Enfin, si l'hypertension est considérée comme un facteur de risque pour les formes graves du covid-19, il faut préciser qu'on parle ici de l'hypertension mal contrôlée. "Un patient qui parvient à atteindre une tension normale grâce à son traitement n'est pas plus à risque que quelqu'un de ‘normotendu’, précise le Pr Jean-Marie Krzesinski. Ce n'est donc pas l'hypertension en elle-même qui est un facteur de risque, mais les atteintes cardiaques, rénales ou le diabète qui lui sont associés." Enfin, la vaccination contre le covid-19 peut induire une hypertension transitoire dans les jours qui suivent. "Il s'agit d'une réaction immunitaire normale qui provoque des douleurs musculaires, un petit état grippal et favorise une montée de la pression artérielle. S'il a des maux de tête, le patient peut vérifier sa pression artérielle et prendre un demi-comprimé en plus de son traitement pendant deux ou trois jours", conseille le Pr Jean-Marie Krzesinski.
• La mesure sur 24 heures
Les holters permettant de réaliser une mesure sur 24 heures sont des brassards connectés à un appareil d’enregistrement de la taille d’un téléphone portable : ils sont installés à l'hôpital. Pendant 24 heures, la tension est alors prise automatiquement une soixantaine de fois.
• L'appareil d'automesure
Certains médecins proposent le prêt d’un appareil d’automesure.
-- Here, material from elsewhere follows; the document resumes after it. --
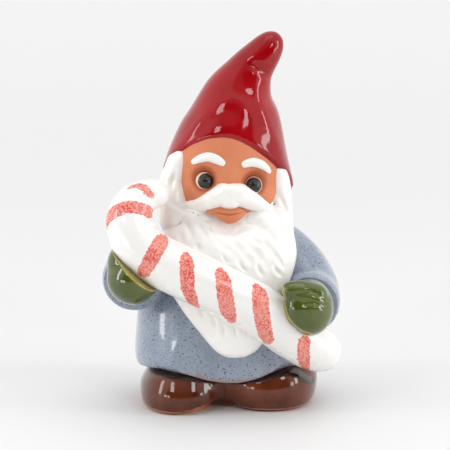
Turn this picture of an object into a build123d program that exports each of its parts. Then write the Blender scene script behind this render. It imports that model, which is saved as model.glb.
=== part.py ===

Il est également possible de s'en procurer en pharmacie ou dans un magasin de matériel médical. Éviter les appareils vendus en grande surface qui ne sont pas toujours certifiés. Éviter également ceux qui prennent la mesure au niveau du poignet, car ils sont moins fiables. Pour réaliser un diagnostic, la tension doit être mesurée deux fois le matin au moment du petit-déjeuner et deux fois le soir au moment du souper, et ce pendant une semaine. Les mesures des six derniers jours (le premier jour étant considéré comme un jour “test”) sont ensuite additionnées et divisées afin de réaliser une moyenne.
L'appareil d'automesure peut aussi permettre de vérifier que la tension est bien contrôlée sur le long terme. "Si le patient possède son propre appareil, il peut mesurer sa tension par exemple une semaine par mois, en prendre note, et amener ces valeurs à son médecin lors de ses consultations", conseille le Pr Jean-Marie Krzesinski. Certains appareils connectés permettent aussi d’archiver les mesures sur son smartphone et/ou de les communiquer directement à son médecin via une application. La tension doit toujours être prise au calme, en position assise, le dos bien appuyé contre un dossier et toujours à la même heure.
• Opter pour une alimentation saine, notamment en limitant le sel et les graisses et en consommant suffisamment de fruits et légumes.
• Surveiller son poids.
• Bouger suffisamment : 30 minutes d’exercice physique modéré au moins trois fois par semaine.
• Limiter sa consommation d’alcool : maximum un verre par jour pour les femmes, deux pour les hommes.
• Eviter de fumer, car le tabagisme aggrave le risque d’artériosclérose (épaississement et durcissement de la paroi des artères) précoce.